Are these schools mine? Only one, not "schools" as the author lies. Nope. I can't even change a teacher beating up the pupils. And the teacher union will break the school year in as many parts as it sees fit and hold the children hostages only to get more money from the tax payer, even the ones who don't have children.
This isn't even about abandon, as paid contracts will make sure the teachers are paid their excessive wages and extorted pension plans. This is about not letting the public see the emperor is naked, by blocking any attempt of an alternative to the teaching mafia.
"Once I learned to listen, to control my urge to jump in and correct, I heard young children building arguments, putting together their observations and knowledge in logical and reasonable ways, arriving at conclusions that at first seemed absurd but upon close listening often followed a scientist's line of reasoning."

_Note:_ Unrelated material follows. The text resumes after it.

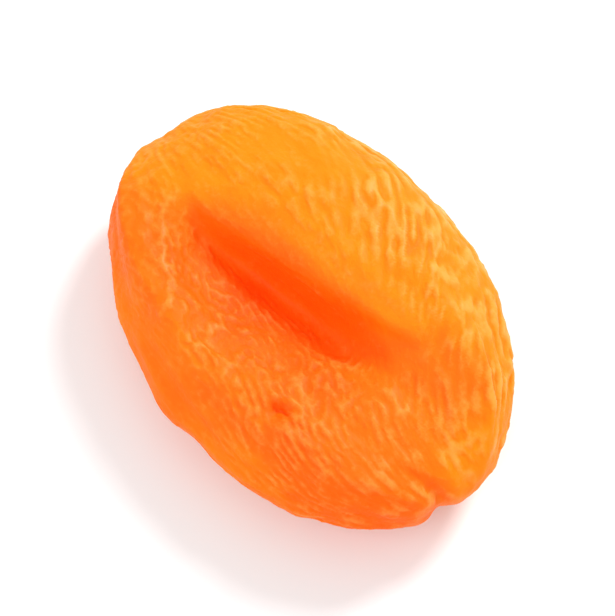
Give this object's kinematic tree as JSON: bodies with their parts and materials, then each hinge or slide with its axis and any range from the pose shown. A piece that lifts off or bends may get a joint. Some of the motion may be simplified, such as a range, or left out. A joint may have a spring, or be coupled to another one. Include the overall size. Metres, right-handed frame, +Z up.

"In fact, the most meaningful forms of assessment begin with listening, something that is entirely absent from standardized testing."
"Since tests are now scored against a benchmark and not a bell curve, test makers can place the cutoff at any level they choose."
Well-researched and cited. This could be a handbook for any public school advocate for social justice.
There were parts that I read slowly and carefully, savoring the beautiful logic of how schools should be . There were other parts that I skimmed. But yes, teachers and administrators and parents should read this just to see what is possible when people believe schools are for the children who come to them.
This book is both an indictment of our current system as well as a describing what public schools can and should be. In alternating voices Emily and Deborah bring the theory and practice to democratic public school to life and explain why it is so important to building democratic culture. they can speak with the voices of hose who have succeeded in making it real, not just a theroy.